Die Energiewende finanzieren müssten aber „im Großen und Ganzen private Haushalte und die Wirtschaft“, sagte Kuhn. Zur rationalen Rechnung empfiehlt der OB „am Schluss immer noch den Idealismusfaktor“.

An der von Initiativen wie dem Wasserforum verteufelten Wärmedämmung führt laut Kuhn kein Weg vorbei. „Wir schließen uns der Kampagne gegen das Dämmen nicht an“, so der OB. Fachgerechtes Dämmen könne Teil einer Sanierung sein.

Um die Energiewende erfassen und steuern zu können hat das Umweltamt rund 70 Maßnahmen beschrieben, die sich auf fünf Handlungsfelder verteilen. Ausgangspunkt ist der Gesamtenergieverbrauch in der Stadt 2012 in Gigawattstunden pro Jahr (GWh/a, eine Gigawattstunde sind eine Million Kilowattstunden). Bis 2020 müssen 1300 GWh/a eingespart werden. Sie verteilen sich so:

Städtische Liegenschaften
Verbrauch: 800, Einsparziel: 100 GWh/a.
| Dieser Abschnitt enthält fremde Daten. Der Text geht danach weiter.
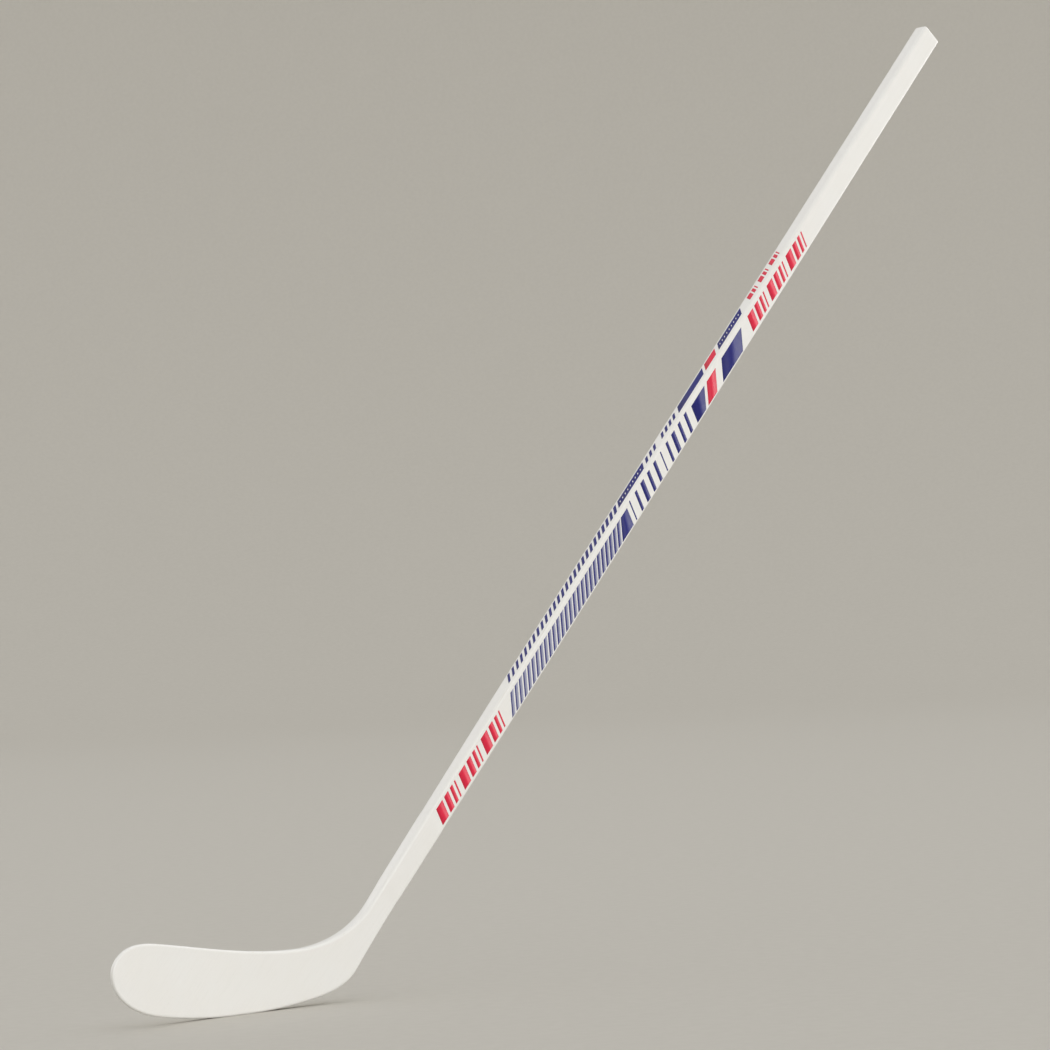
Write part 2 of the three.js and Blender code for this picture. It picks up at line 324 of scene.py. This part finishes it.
def blade_lacquer():
    """The blade, the bend and the hosel as one closed skin, laid out as the sides of a grid box."""
    toe_rows = np.linspace(0, TOE_BLEND, TOE_ROWS)[:-1]
    body_rows = np.linspace(TOE_BLEND, 1, BODY_ROWS)[:-1]
    bend_rows = np.linspace(1, 2, BEND_ROWS)
    top = 2 + (BLADE_LACQUER_END - BEND_END) / (STICK_LENGTH - BEND_END)
    stations = [*toe_rows, *body_rows, *bend_rows, top]
    across = crowded(BLADE_COLUMNS, BLADE_MARGIN)
    last_i, last_j = len(stations) - 1, len(across) - 1
    last_k = len(edge_profile(1, 0)) - 1
    points, edges, index = [], [], {}

    def add(i, j, k, flat, offset, near):
        index[i, j, k] = len(points)
        points.append(np.array([flat[0], middle_at(flat[0]) + offset, flat[1]]))
        edges.append(near)

    for i, station in enumerate(stations):
        profile = edge_profile(thickness_at(station), corner_at(station))
        for k, (offset, inset, near) in enumerate(profile):
            row = section_row(station, across, inset)
            whole = i == 0 or k in (0, last_k)
            for j in range(last_j + 1) if whole else (0, last_j):
                add(i, j, k, row[j], offset, near)

    faces = []
    for i in range(last_i):
        for j in range(last_j):
            for k, turn in ((0, 1), (last_k, -1)):
                quad = [index[i, j, k], index[i + 1, j, k], index[i + 1, j + 1, k], index[i, j + 1, k]]
                faces.append(quad[::turn])
        for k in range(last_k):
            for j, turn in ((0, -1), (last_j, 1)):
                quad = [index[i, j, k], index[i + 1, j, k], index[i + 1, j, k + 1], index[i, j, k + 1]]
                faces.append(quad[::turn])
    for j in range(last_j):
        for k in range(last_k):
            faces.append([index[0, j, k], index[0, j + 1, k], index[0, j + 1, k + 1], index[0, j, k + 1]])
        end = [index[last_i, j, 0], index[last_i, j, last_k]]
        end += [index[last_i, j + 1, last_k], index[last_i, j + 1, 0]]
        faces.append(end)
    for j, turn in ((0, 1), (last_j, -1)):
        faces.append([index[last_i, j, k] for k in range(last_k + 1)][::turn])
    return make_piece("blade_lacquer", points, faces, edges)


def on_shaft(distance, quarter, across, out):
    """A point over the shaft, from millimetres across one of its faces and out from the bare stick.

    quarter is 0 for the front wide face, 1 for the toe side, 2 for the rear and 3 for the heel side.
    Past the face's flat, the point follows the rounded corner.
    """
    half = [shaft_width(distance) / 2, shaft_thickness(distance) / 2]
    flat = half[quarter % 2] - SHAFT_CORNER
    reach = half[1 - quarter % 2] - SHAFT_CORNER
    radius = SHAFT_CORNER + out
    angle = max(0, abs(across) - flat) / (SHAFT_CORNER + LACQUER)
    u = math.copysign(min(abs(across), flat) + radius * math.sin(angle), across)
    v = reach + radius * math.cos(angle)
    turn = quarter * math.pi / 2
    side = math.cos(turn) * u + math.sin(turn) * v
    y = math.sin(turn) * u - math.cos(turn) * v
    flat_point = shaft_point(distance, side)
    return np.array([flat_point[0], y, flat_point[1]])


def shaft_loop(distance, out):
    """One loop round the shaft, with how near each point is to a worn edge."""
    loop, nears = [], []
    for quarter in range(4):
        flat = (shaft_width, shaft_thickness)[quarter % 2](distance) / 2 - SHAFT_CORNER
        for share in crowded(SHAFT_COLUMNS, SHAFT_MARGIN):
            loop.append(on_shaft(distance, quarter, share * flat, out))
            nears.append(0)
        for step in range(1, CORNER_STEPS):
            angle = step / CORNER_STEPS * math.pi / 2
            loop.append(on_shaft(distance, quarter, flat + angle * (SHAFT_CORNER + LACQUER), out))
            nears.append(math.sin(2 * angle))
    return loop, nears


def wrap_rise(distance):
    """How much the lacquer rises over the wrap, feathered outside its two edges."""
    outside = max(WRAP_START - distance, distance - WRAP_END, 0) / FEATHER
    share = max(0.0, 1 - outside)
    return WRAP_HEIGHT * share * share * (3 - 2 * share)


def shaft_lacquer():
    """The shaft's skin, from just under the blade's lacquer to a rounded lip on the butt's bare end."""
    wrap_low = np.linspace(WRAP_START - FEATHER, WRAP_START, FEATHER_RINGS)
    wrap_high = np.linspace(WRAP_END, WRAP_END + FEATHER, FEATHER_RINGS)
    straight = np.linspace(WRAP_END + FEATHER, STICK_LENGTH - 1.5 * BUTT_ROUND, SHAFT_RINGS)
    # Its lower end dips under the blade's lacquer, so that no step shows.
    rings = [(wrap_low[0] - 2, LACQUER * 0.5), (wrap_low[0] - 1, LACQUER * 0.9)]
    rings += [(distance, LACQUER + wrap_rise(distance)) for distance in (*wrap_low, *wrap_high)]
    rings += [(distance, LACQUER) for distance in straight[1:]]
    for angle in np.linspace(0, math.pi / 2, CORNER_STEPS + 1):
        along = STICK_LENGTH + LACQUER - BUTT_ROUND + BUTT_ROUND * math.sin(angle)
        rings.append((along, LACQUER - BUTT_ROUND * (1 - math.cos(angle))))
    # The lip rolls over and ends just inside the bare wood.
    lip = LACQUER - BUTT_LIP
    rings.append((STICK_LENGTH + LACQUER * 0.8, lip))
    rings.append((STICK_LENGTH + LACQUER * 0.3, lip - LACQUER * 0.6))
    rings.append((STICK_LENGTH - LACQUER, lip - LACQUER * 0.7))
    points, edges, faces = [], [], []
    for distance, out in rings:
        loop, nears = shaft_loop(distance, out)
        points += loop
        edges += nears
    count = len(points) // len(rings)
    for ring in range(len(rings) - 1):
        for step in range(count):
            low, after = ring * count + step, ring * count + (step + 1) % count
            faces.append([low, low + count, after + count, after])
    faces.append(list(range(count)))
    faces.append(list(range(len(points) - count, len(points)))[::-1])
    return make_piece("shaft_lacquer", points, faces, edges)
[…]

Geplant sind zum Beispiel der Plusenergiestandard bei städtischen Neubauten, Umstellung der Signalanalgen auf LED, Fotovoltaikanlagen, Pelletheizungen, Holzhackschnitzelfeuerung, thermische Solaranalgen, Mineralwasserwärmenutzung in Hallenbädern, Bau von Blockheizkraftwerken.
Private Gebäude, Wohnen
Verbrauch: 5900, Einsparziel: 700 GWh/a. Geplant sind zum Beispiel Haushaltsberatungen zur Einsparung und Sanierung, Steigerung der Sanierungsquote von ein auf zwei Prozent pro Jahr, Anlagen zur Kraft-Wärme-Kopplung, Energiemanagement für Wohnungsunternehmen, Energieberatung für Sportvereine.
Gewerbe, Handel, Dienstleistung, Industrie
Verbrauch: 9600, Einsparziel: 300 GWh/a. Der Handlungsspielraum in Industrie und Wirtschaft sei begrenzt, sagt die Stadtverwaltung. Geplant sind Aktionswochen zum Energiesparen im Betrieb, Energieeffizienzpreis, ein Förderprogramm für Effizienzmaßnahmen und ein stärkerer Austausch mit Unternehmen und Betrieben.
Verkehr
Verbrauch: 3100, Einsparziel: 200 GWh/a. Geplant sind zum Beispiel flächendeckende Stromladestationen für Autos und Fahrräder und bei großen Bauprojekten vertragliche Bindungen, Kauf von mehr E-Fahrzeugen, Info-Veranstaltungen.
Energieversorgung
Ziel sind die Erneuerung von Kraftwerken (zum Beispiel Gas statt Kohleverfeuerung in Gaisburg), der Ausbau der Kraft-Wärme-Kopplung, Ausbau und Verdichtung des Fernwärmenetzes, Nutzung von Abwärme.